Nous voici maintenant à Pierreval ce fameux été 1824. Joséphine et son frère ont 23 ans, leur soeur ainée Catherine a 35 ans et n'est toujours pas mariée. Tout ce petit monde vit pauvrement chez les parents, toujours de ce monde mais qui commencent à prendre de l'âge. Les deux jumeaux sont journaliers certainement dans les environs et sont peut-être les seuls à pourvoir à l'entretien de la famille.
Joséphine a-t-elle été mise enceinte par un patron abusif ? Est-elle tombée amoureuse d'un beau parleur qui sera parti en courant à l'annonce de la grossesse ?
A cette époque, la société est très dure pour les "filles-mères". L'article 340 du code Napoléon pose l’interdiction de la recherche en paternité, avec une seule exception, celle de l’enlèvement, auquel le viol est assimilé.
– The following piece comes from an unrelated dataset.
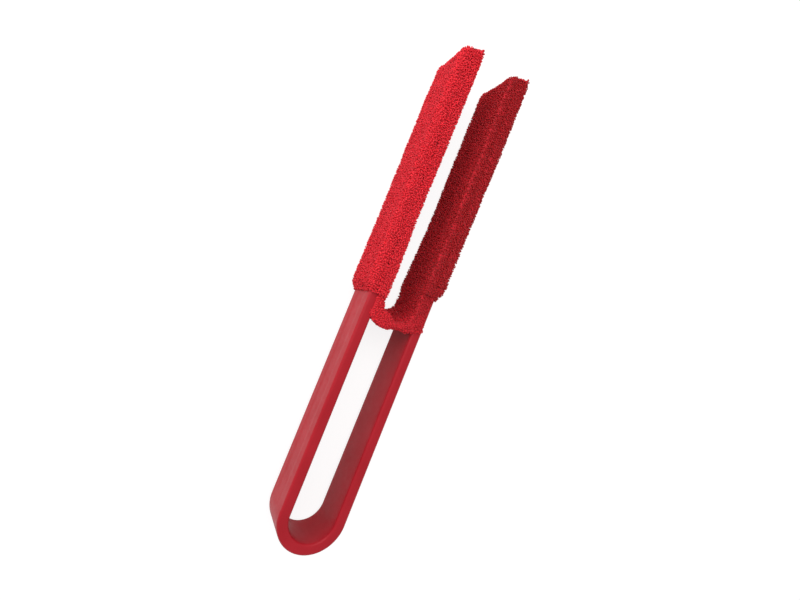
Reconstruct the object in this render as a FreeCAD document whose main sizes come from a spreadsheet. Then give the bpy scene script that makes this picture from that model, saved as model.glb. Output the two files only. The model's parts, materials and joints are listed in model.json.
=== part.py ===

En pratique, si une femme a un enfant hors mariage, et qu’elle a été victime d’un enlèvement au moment présumé de la conception, on considère que le violeur est le père, alors que, dans tous les autres cas, la femme qui a un enfant sans être mariée est réputée l’avoir seule. De plus, l'article 317 du Code pénal de 1810 punit de prison toute tentative d'avortement. Ces pauvres filles étaient souvent contraintes à abandonner leurs enfants, étaient jugées, salies et montrées du doigt. Le déshonneur rejaillissait également sur la famille élargie, et c'était une chance si elles n'étaient pas jetées à la rue, renvoyées de leur foyer et de leur emploi.
Ce ne fut pas le cas de Joséphine. Elle accoucha le 24 janvier 1825 d'un petit garçon prénommé Pierre Adolphe. Il fut déclaré en mairie par son grand-père Romain Nicolas. Les témoins étaient son oncle Pierre Patrice et un domestique du village Louis Désiré Mouquet âgé de 43 ans.
On remarque en passant que les deux Michel, père et fils, signaient leur nom. Par contre Joséphine ne savait ni lire, ni écrire.